Race against time to save Kariba dam
A catastrophic failure of the Kariba Dam on the border between Zimbabwe and Zambia would put 3.5 million lives at risk and knock out 40%
of southern Africa’s hydroelectricity supply, says a recent report.
Dam levels are unlikely to recover before February 2016, potentially closing power stations and leading to severe power shortages in both Zimbabwe and Zambia.
The Institute of Risk Management of South Africa’s report entitled “Impact of the Failure of the Kariba Dam” warned that 181 billion cubic metres of water could be released if the dam wall failed. Eight hours later this wall of water would hit and destroy the Cahora Bassa dam in central Mozambique.
The lake behind Kariba Dam is the largest man-made reservoir in the world. Commissioned in 1960, the dam was and is central to the power requirements of Zimbabwe and Zambia. Its maximum output is 1,839 megawatts and Cahora Bassa’s is 2,075 megawatts.
Water from Kariba Dam’s sluices has eroded the rock at the foot of the dam. Originally 10 m deep, erosion has increased the depth of the water to 90 m, wearing away rock near the dam’s foundations.
Plans to remedy this include increasing the size of the plunge pool, working on the dam’s floodgates and inspecting the concrete to analyse the extent of damage to the structure’s concrete caused by chemical reactions. This is expected to take ten years as only one floodgate can be repaired at a time.
The report’s author, Kay Darbourn, warned that the likelihood of dam failure increases the longer it takes to get started on the repairs, but that the current drought poses less of a danger. But could the dam cope with increased water during the rainy season?
She suggests SMS text messages and social media being used for advanced warning of threatened or occurring danger, like international SMS services that warn people of Tsunamis in the Pacific Ocean.
The Zimbabwean and Zambian governments signed agreements in September with the EU, World Bank, African Development Bank and the Swedish government to finance the repairs, to the tune of US$294 million.

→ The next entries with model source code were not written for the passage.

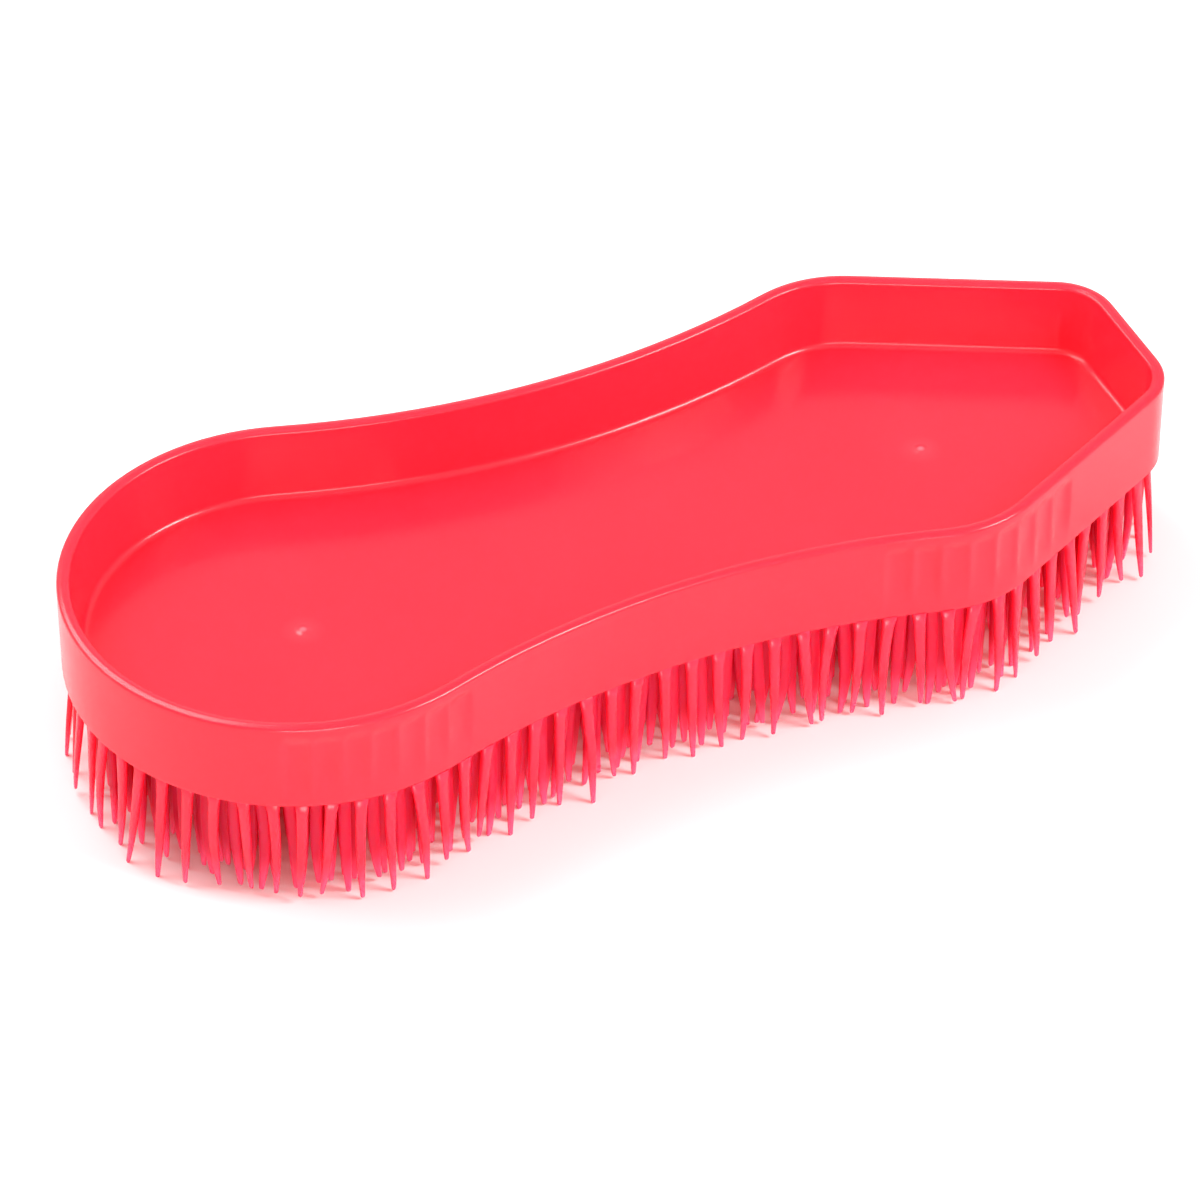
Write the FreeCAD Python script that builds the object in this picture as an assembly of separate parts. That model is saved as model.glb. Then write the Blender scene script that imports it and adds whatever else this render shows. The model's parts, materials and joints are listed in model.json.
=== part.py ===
import FreeCAD, Part
import math
import os
import random
from FreeCAD import Vector

# A grooming brush moulded in one plastic: an open, waisted tray that the hand holds by its
# wall, with rows of pointed blades under it.  Millimetres.  X runs along the length towards
# the pointed end, Y across, Z up.  The origin is on the surface the blade tips stand on,
# under the middle of the tray.

# Overall size
LENGTH = 200.0
WIDTH = 81.0
HEIGHT = 39.3

# Plan outline of the tray, a chain of tangent arcs mirrored about the X axis
ROUND_END_RADIUS = WIDTH / 2
WAIST_HALF_WIDTH = 30.7
WAIST_X = 1.8
SHOULDER_RADIUS = 22.0
SHOULDER_X = 51.4
POINT_HALF_WIDTH = 15.3
POINT_RADIUS = 11.0

# Tray section
BLADE_LENGTH = 22.0
WALL_DRAFT = 0.3
RIM_WIDTH = 2.3
RIM_ROUNDING = 0.6
TRAY_DEPTH = 13.0
FLOOR_INSET = 3.9
FLOOR_FILLET = 1.2

# Finger grooves down the outside of the wall: where each run starts and how many it has
GROOVE_PITCH = 5.0
GROOVE_WIDTH = 4.4
GROOVE_DEPTH = 0.45
GROOVE_TOP_GAP = 2.6
GROOVE_END_GAP = 1.0
GROOVE_RUNS = ((72.7, 8), (-43.5, 7))

# Moulding gate marks on the tray floor
GATE_X = (-58.5, 58.5)
GATE_NIB_RADIUS = 1.3
GATE_NIB_HEIGHT = 0.3

# Blades: flat spikes, nearly parallel down to a knee and tapered below it.  The edge rows follow
# the outline; inside them, straight rows fill the underside.  Every row is half a pitch out of
# step with the one before.
BLADE_WIDTH = 2.15
BLADE_THICKNESS = 1.4
KNEE_SHARE = 0.62
KNEE_WIDTH = 1.9
KNEE_THICKNESS = 1.2
TIP_WIDTH = 0.8
TIP_THICKNESS = 0.55
BLADE_PITCH = 5.2
ROW_SPACING = 2.1
EDGE_ROWS = 4
NEAREST_BLADE = 2.7
BLADE_CLEARANCE = 1.25
SIDE_LEAN = 0.9
SIDE_LEAN_LIMIT = 2.0
OUT_LEAN = 0.5
OUT_LEAN_LIMIT = 0.8
IN_LEAN_LIMIT = 1.2
OUTER_ROW_LEAN = 0.9
OUTER_ROW_LEAN_LIMIT = 2.4
END_TUCK = 1.7
END_SPLAY = 1.5
END_SPLAY_FROM_X = 88.0
INNER_FREEDOM = 0.4
FULL_LENGTH_SHARE = 0.35
SHORTEST_BY = 1.6
LEAN_TRIES = 30
SEED = 12

RIM_Z = HEIGHT
BASE_Z = BLADE_LENGTH
FLOOR_Z = HEIGHT - TRAY_DEPTH


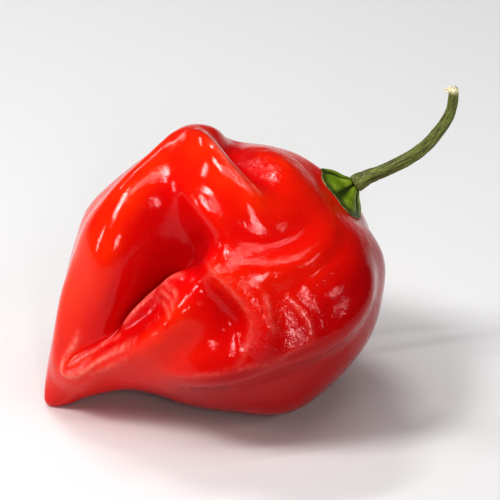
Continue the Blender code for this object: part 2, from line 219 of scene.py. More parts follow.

Given the urgency of the situation, repairs were expected to start later this year or in early 2016.
The current drought affecting the upper Zambezi has stopped the dam’s structural condition worsening. The plunge pool’s condition worsens when the floodgates are open, and currently none of Kariba’s floodgates are open.
The Kariba reservoir is currently 20% and ZRA will keep the floodgates closed, not intending opening them, even if it begins to rain.